Under the northeastern side of the Acropolis lies a hidden “island village.”. In the early 1900s, many people came to Athens from the island of Anafi to build the king’s palace. They built themselves their own neighborhood, called Anafiotika, to remind them of their island homes. Today, only 45 of the original houses remain, but it’s amazing to wander through the winding streets and discover an island village that almost looks out of place within the heart of a city.
If it’s luxury and unique goods you’re after, Kolonaki is the place to be. This district’s close proximity to the former royal palace and parliament building in Syntagma Square means that you’ll find Grecians shopping in the high-end boutiques that dot the streets of this historic area. The shops include both Greek and international designers. If it’s jewelry you’re after, head to Voukourestiou Street. It’s a great area to grab a coffee and people watch, either on the streets or in one of the nearby museums, such as Benaki Museum or the Museum of Cycladic Art.
Visit the brackish waters of Vouliagmeni Lake, a natural lake formed many years ago from a cave collapse and surrounded by a natural pine forest. The lake is a mixture of warm fresh water and cold seawater and contains the garra rufa fish that nibble at your skin as you swim. Now made into a natural outdoor spa, the average temperature of the water is 75F, making year-round swimming possible. Located on the Athenian Riviera, it’s about a 19-mile, 40-minute, €25 to €30 taxi ride from your cruise port. The entry fee is €11.

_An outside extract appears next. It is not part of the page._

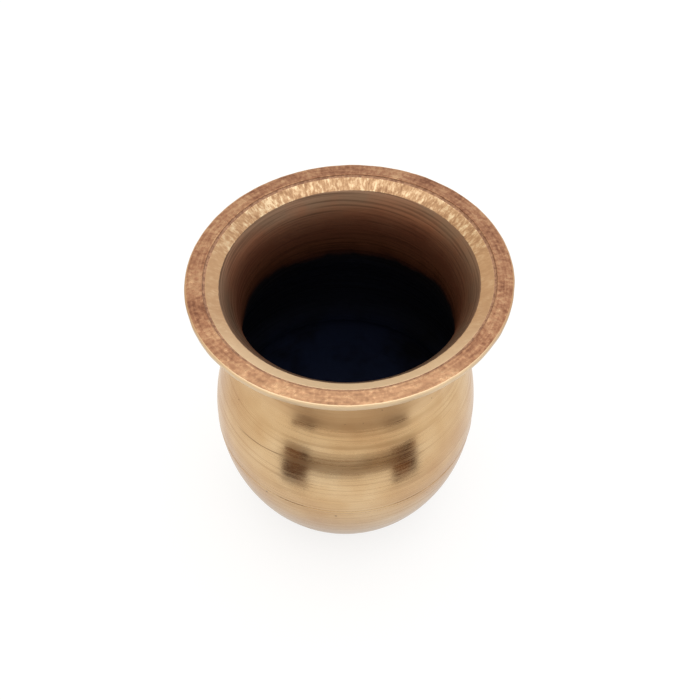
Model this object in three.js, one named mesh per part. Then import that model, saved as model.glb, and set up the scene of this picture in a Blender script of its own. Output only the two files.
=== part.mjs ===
import * as THREE from 'three';

// A small copper lota: a round water pot with a full belly, a short neck and a wide flared mouth.
// Millimetres, +Z up, with the origin at the middle of the base on the surface it stands on.

// Overall
const totalHeight = 91;
const wall = 1.2;

// Belly, the widest part of a tall ellipsoid
const bellyRadius = 37.3;
const bellyHeight = 36.6;
const bellyHalfHeight = 47;

// Base, a flat resting ring round a shallow dish
const baseRadius = 21;
const baseCornerHeight = 2.4;
const restingWidth = 4;
const dishRise = 1.6;

// Belly seam: the upper half is stepped inwards and slips into the bowl
const lapHeight = 5;
const lapClearance = 0.3;
const stepHeight = 3;
const seamGrooveDepth = 0.6;
const seamGrooveHeight = 0.6;
const seamBeadHeight = 0.12;

// Neck
const shoulderHeight = 62;
const neckRadius = 28.9;
const neckHeight = 75;

// Mouth: outer ring, groove and bevelled band, measured inwards from the rim
const rimRadius = 40;
const ringWidth = 4.25;
const ringThickness = 1.7;
const ringEdgeRound = 0.45;
const ringCover = 0.9;
const seatWidth = 1.55;
const seatClearance = 0.3;
const grooveWidth = 0.6;
const grooveFillHeight = 0.25;
const bandLip = 0.4;
const bandWidth = 3.05;
const bandRise = 1.9;

// Fullness of the curves, as shares of the span that each one crosses
const shoulderPull = 0.32;
const neckPull = 0.38;
const flareRise = 0.52;
const flareTurn = 0.31;
const flareTop = 0.85;
const throatTurn = 0.43;

// Smoothness
const roundSegments = 60;
const bellySteps = 8;
const curveSteps = 8;
const cornerSteps = 3;

// Places that several pieces share
const seamHeight = bellyHeight;
const ringInnerRadius = rimRadius - ringWidth;
const ringBottom = totalHeight - ringThickness;
const ledgeHeight = totalHeight - ringCover;
const flangeRadius = ringInnerRadius + seatWidth;
const bandOuterRadius = ringInnerRadius - grooveWidth;
const bandOuterHeight = ledgeHeight + bandLip;
const bandInnerRadius = bandOuterRadius - bandWidth;
const bandInnerHeight = bandOuterHeight - bandRise;

const point = (radius, height) => new THREE.Vector2(radius, height);

function ellipsoidRadius(height) {
  const share = (height - bellyHeight) / bellyHalfHeight;
  return bellyRadius * Math.sqrt(Math.max(0, 1 - share * share));
}

// How fast the ellipsoid's radius grows with height
function ellipsoidSlope(height) {
  const ratio = bellyRadius / bellyHalfHeight;
  return -ratio * ratio * (height - bellyHeight) / ellipsoidRadius(height);
}

function ellipsoidPoints(fromHeight, toHeight, steps) {
  const points = [];
  for (let i = 0; i <= steps; i += 1) {
    const height = fromHeight + (toHeight - fromHeight) * i / steps;
    points.push(point(ellipsoidRadius(height), height));
  }
  return points;
}

// Moves a line of points sideways by a distance, to the left of its direction of travel
function offsetLine(points, distance) {
  return points.map((here, i) => {
    const before = points[Math.max(0, i - 1)];
    const after = points[Math.min(points.length - 1, i + 1)];
    const along = after.clone().sub(before).normalize();
    return point(Math.max(0, here.x - along.y * distance), here.y + along.x * distance);
  });
}

// Turns a closed outline about the pot's axis; the outline runs up its outer side
function turned(name, outline, color, roughness, metalness) {
  const geometry = new THREE.LatheGeometry(outline, roundSegments);
  const material = new THREE.MeshStandardMaterial({ color, roughness, metalness });
  const mesh = new THREE.Mesh(geometry, material);
  mesh.name = name;
  return mesh;
}

// The base: a dish that rises to the middle, then the flat ring, then a rounded corner
function dishPoints() {
  const dishRadius = baseRadius - restingWidth;
  const dish = new THREE.QuadraticBezierCurve(
    point(0, dishRise), point(dishRadius / 2, dishRise), point(dishRadius, 0));
  return dish.getPoints(curveSteps / 2);
}

function baseCornerPoints() {
  const edge = ellipsoidRadius(baseCornerHeight);
  const tangentMeets = edge - ellipsoidSlope(baseCornerHeight) * baseCornerHeight;
  const corner = new THREE.QuadraticBezierCurve(
    point(baseRadius, 0), point(tangentMeets, 0), point(edge, baseCornerHeight));
  return corner.getPoints(cornerSteps);
}

function lowerBowl() {
  const seamEdge = seamHeight - seamGrooveHeight;
  const belly = ellipsoidPoints(baseCornerHeight, seamEdge, bellySteps);
  const outside = [...dishPoints(), ...baseCornerPoints(), ...belly.slice(1)];
  const inside = offsetLine(outside, wall);
  const floorMiddle = inside[0];
  floorMiddle.x = 0;
  const innerEdge = point(bellyRadius - wall, seamHeight);
  const grooveBottom = point(bellyRadius - seamGrooveDepth, seamHeight);
  return [...outside, grooveBottom, innerEdge, ...inside.reverse()];
}

// The step that slips into the bowl stays one clearance inside the bowl's wall
function lapRadius(height) {
  return ellipsoidRadius(height) - wall - lapClearance;
}

function shoulderPoints() {
  const start = point(ellipsoidRadius(shoulderHeight), shoulderHeight);
  const end = point(neckRadius, neckHeight);
  const span = neckHeight - shoulderHeight;
  const slope = ellipsoidSlope(shoulderHeight);
  const leave = point(start.x + slope * span * shoulderPull, start.y + span * shoulderPull);
  const arrive = point(neckRadius, neckHeight - span * neckPull);
  return new THREE.CubicBezierCurve(start, leave, arrive, end).getPoints(curveSteps);
}

// One side of the flare, from upright at the neck to nearly flat at the mouth
function flarePoints(startRadius, endRadius, endHeight, turn, steps) {
  const rise = endHeight - neckHeight;
  const leave = point(startRadius, neckHeight + rise * flareRise);
  const arrive = point(
    startRadius + (endRadius - startRadius) * turn, neckHeight + rise * flareTop);
  const curve = new THREE.CubicBezierCurve(
    point(startRadius, neckHeight), leave, arrive, point(endRadius, endHeight));
  return curve.getPoints(steps);
}

function upperBody() {
  const lapBottom = seamHeight - lapHeight;
  const lapOuter = [point(lapRadius(lapBottom), lapBottom), point(lapRadius(seamHeight), seamHeight)];
  const lapInner = lapOuter.map((p) => point(p.x - wall, p.y));
  const grooveBottom = point(bellyRadius - seamGrooveDepth, seamHeight);
  const belly = ellipsoidPoints(seamHeight + seamGrooveHeight, shoulderHeight, bellySteps);
  const underFlare = flarePoints(neckRadius, flangeRadius, ringBottom, flareTurn, curveSteps);
  const outside = [...belly, ...shoulderPoints().slice(1), ...underFlare.slice(1)];
  const mouth = [
    point(flangeRadius, ledgeHeight),
    point(bandOuterRadius, ledgeHeight),
    point(bandOuterRadius, bandOuterHeight)];
  const throat = flarePoints(
    neckRadius - wall, bandInnerRadius, bandInnerHeight, throatTurn, curveSteps).reverse();
  const aboveStep = ellipsoidPoints(seamHeight + stepHeight, shoulderHeight, bellySteps);
  const inside = offsetLine([...aboveStep, ...shoulderPoints().slice(1, -1)], wall).reverse();
  const outline = [
    ...lapOuter, grooveBottom, ...outside, ...mouth, ...throat, ...inside,
    lapInner[1], lapInner[0]];
  return [...outline, outline[0].clone()];
}

// A flat strip with rounded outer edges, notched underneath where it sits on the flange
function rimRing() {
  const notchRadius = flangeRadius + seatClearance;
  const round = (startAngle, height) => {
    const points = [];
    for (let i = 0; i <= cornerSteps; i += 1) {
      const angle = startAngle + (Math.PI / 2) * i / cornerSteps;
      points.push(point(
        rimRadius - ringEdgeRound + ringEdgeRound * Math.cos(angle),
        height + ringEdgeRound * Math.sin(angle)));
    }
    return points;
  };
  const outline = [
    point(ringInnerRadius, ledgeHeight),
    point(notchRadius, ledgeHeight),
    point(notchRadius, ringBottom),
    ...round(-Math.PI / 2, ringBottom + ringEdgeRound),
    ...round(0, totalHeight - ringEdgeRound),
    point(ringInnerRadius, totalHeight)];
  return [...outline, outline[0].clone()];
}

// Filler lies in the outside groove of the belly seam and stands a little proud
function bellyBraze() {
  const bottom = seamHeight - seamGrooveHeight;
  const top = seamHeight + seamGrooveHeight;
  const outline = [
    point(bellyRadius - seamGrooveDepth, seamHeight),
    point(ellipsoidRadius(bottom), bottom),
    point(bellyRadius + seamBeadHeight, seamHeight),
    point(ellipsoidRadius(top), top)];
  return [...outline, outline[0].clone()];
}

// Filler lies on the ledge between the bevelled band and the ring, below both of them
function rimBraze() {
  const outline = [
    point(bandOuterRadius, ledgeHeight),
    point(ringInnerRadius, ledgeHeight),
    point(ringInnerRadius, ledgeHeight + grooveFillHeight),
    point(bandOuterRadius, ledgeHeight + grooveFillHeight)];
  return [...outline, outline[0].clone()];
}

const lota = new THREE.Group();
lota.rotation.x = Math.PI / 2;
lota.add(turned('lower_bowl', lowerBowl(), 0xc99a72, 0.25, 1));
lota.add(turned('upper_body', upperBody(), 0xcf9f74, 0.25, 1));
lota.add(turned('rim_ring', rimRing(), 0xb07f5e, 0.4, 1));
lota.add(turned('belly_braze', bellyBraze(), 0xc49a6a, 0.35, 1));
lota.add(turned('rim_braze', rimBraze(), 0x7d5540, 0.5, 1));

export default lota;
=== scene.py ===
import math
import bmesh
import bpy
from mathutils import Matrix, Vector, noise
from mathutils.geometry import interpolate_bezier


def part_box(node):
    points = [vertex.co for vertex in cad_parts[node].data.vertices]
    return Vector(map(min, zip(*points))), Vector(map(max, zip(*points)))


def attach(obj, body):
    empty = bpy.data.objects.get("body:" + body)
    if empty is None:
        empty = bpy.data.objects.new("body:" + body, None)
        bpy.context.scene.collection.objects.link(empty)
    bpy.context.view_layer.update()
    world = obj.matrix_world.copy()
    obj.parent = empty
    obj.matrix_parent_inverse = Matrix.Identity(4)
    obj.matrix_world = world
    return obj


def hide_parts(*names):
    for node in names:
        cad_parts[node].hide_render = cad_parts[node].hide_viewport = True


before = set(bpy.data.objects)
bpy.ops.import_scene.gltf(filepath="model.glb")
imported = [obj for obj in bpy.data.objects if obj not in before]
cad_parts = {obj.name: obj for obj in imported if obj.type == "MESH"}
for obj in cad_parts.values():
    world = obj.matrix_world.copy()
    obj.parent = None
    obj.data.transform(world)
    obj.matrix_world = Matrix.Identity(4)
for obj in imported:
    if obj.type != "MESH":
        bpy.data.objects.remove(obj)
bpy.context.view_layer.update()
print("frame loaded:", ", ".join(sorted(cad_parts)))

mm = 0.001
scene = bpy.context.scene
scene.view_settings.view_transform = "Standard"


def smoothStep(value, low, high):
    share = min(1.0, max(0.0, (value - low) / (high - low)))
    return share * share * (3 - 2 * share)


def linear(hexColour):
    # sRGB hex, such as "d9b990", to linear red, green, blue and alpha
    parts = [int(hexColour[i:i + 2], 16) / 255 for i in (0, 2, 4)]
    bent = [p / 12.92 if p <= 0.04045 else ((p + 0.055) / 1.055) ** 2.4 for p in parts]
    return (*bent, 1.0)


def addNode(tree, kind, settings=(), links=()):
    # a link comes from a socket, or from a node's first output
    node = tree.nodes.new("ShaderNode" + kind)
    for name, value in dict(settings).items():
        if name == "stops":
            ramp = node.color_ramp.elements
            for element, (place, colour) in ((ramp[0], value[0]), (ramp[-1], value[-1])):
                element.position = place
                element.color = linear(colour)
            for place, colour in value[1:-1]:
                ramp.new(place).color = linear(colour)
        elif isinstance(name, int) or name in node.inputs:
            node.inputs[name].default_value = value
        else:
            setattr(node, name, value)
    for name, source in dict(links).items():
        socket = source if isinstance(source, bpy.types.NodeSocket) else source.outputs[0]
        tree.links.new(socket, node.inputs[name])
    return node


# Camera: fitted to the photograph's rim, groove and belly outline
cameraValues = {
    "imageSide": 700,          # pixels
    "sensorWidth": 36.0,       # mm
    "focalPixels": 817.9,
    "rimPixel": (346.2, 270.6),  # where the middle of the rim's top plane lies in the image
    "distance": 200.0,         # mm from the middle of the rim
    "elevation": 46.43,        # degrees
    "roll": -0.4,              # degrees
}

ringLow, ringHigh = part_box("rim_ring")
rimCentre = Vector((0, 0, ringHigh.z))


def makeCamera(values):
    rise = math.radians(values["elevation"])
    back = Vector((0, -math.cos(rise), math.sin(rise)))
    place = rimCentre + back * values["distance"] * mm
    right = Vector((1, 0, 0))
    forward = -back
    up = right.cross(forward)
    half = values["imageSide"] / 2
    aimX = (values["rimPixel"][0] - half) / values["focalPixels"]
    aimY = (half - values["rimPixel"][1]) / values["focalPixels"]
    aim = Vector((0, 0, 1)).rotation_difference(Vector((aimX, aimY, 1))).to_matrix()
    roll = Matrix.Rotation(math.radians(values["roll"]), 3, "Z")
    axes = aim @ roll @ Matrix((right, up, forward))
    turn = Matrix((axes[0], axes[1], -axes[2])).transposed()
    data = bpy.data.cameras.new("camera")
    data.sensor_width = values["sensorWidth"]
    data.lens = values["focalPixels"] * values["sensorWidth"] / values["imageSide"]
    data.clip_start = 0.01
    data.clip_end = 20.0
    camera = bpy.data.objects.new("camera", data)
    scene.collection.objects.link(camera)
    camera.matrix_world = Matrix.Translation(place) @ turn.to_4x4()
    scene.camera = camera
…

Located behind the parliament building in Syntagma Square and designed by Queen Amalia in 1840, you’ll find a plethora of plant, bird and animal species at the National Garden. Open to the public, locals spend their afternoons here drinking coffee in the small cafes dotted around the garden and older men play tavil (Greek backgammon). You’ll also see busts of important Greek poets and politicians.
Just slightly up from the Kolonaki area is the pine-covered hill of Lycabettus Hill. You can take the funicular to the top, or a winding walk through the trees will reward you with the small church of Agios Georgios and magnificent views across the city. Sit, eat or drink coffee in Orizontes restaurant.
The Temple of Poseidon at Cape Sounion makes a perfect day trip from Athens. It’s 42 miles southeast of Athens and is about an hour’s taxi ride (€50 to €60), but it’s worth it. The many ancient myths about the temple and the site date back to 700BC. For €4, you can wander around the monument, which is surrounded on three sides by the Aegean Sea, and admire the breathtaking views across the water. Afterwards, relax on the beach below. Day-trippers can utilize the facilities at the Aegeon Beach Hotel. It’s nestled along the waters of the Aegean Sea, which are reputed to be the clearest and cleanest in Athens.
The House Project Balux Cafe is the perfect place to relax by the beach or in the beach house. Frequented by many locals, it includes a large restaurant with a variety of cuisines, a large living area where one can read or catch up over a frappé (the famous Greek coffee), and it also has a children’s play area outside. This makes it a perfect beach place for families, couples and solo travelers alike. Located on the northern part of Athens (about a 12-mile, 30-minute, €20 taxi ride away from the port), you can literally spend your entire day there.
Getting Around Athens:
Once in Athens, it’s possible to get around by foot, but the metro is easy for visitors. It’s €1.40 for a ticket per journey (no matter how far you're traveling). Buy your ticket from the machines in the Metro station and your ticket will get punched with a date and time as you enter the Metro (similar to taking the subway in New York City).
It is possible to take a metro from Piraeus (the port) to the center of town (Monastiraki), but it takes about 30 minutes and there tends to be quite a few pickpockets on that line (because it’s a popular route for tourists).
At one time, the Metro system was just the green line (see map), but in preparation for the 2004 Olympics, the Metro was expanded. It is incredibly clean for public transportation and even has classical music playing in all stations. Some stations display ancient artifacts that were dug up during the building of the Metro, making it feel like a little museum. The red line has a copy of the Elgin Marbles frieze in it, and Syntagma Metro stop (on the blue line) offers a mini museum in its lobby of artifacts that were found when the Metro station was being dug/created. You cannot bring food or drinks in the Metro areas.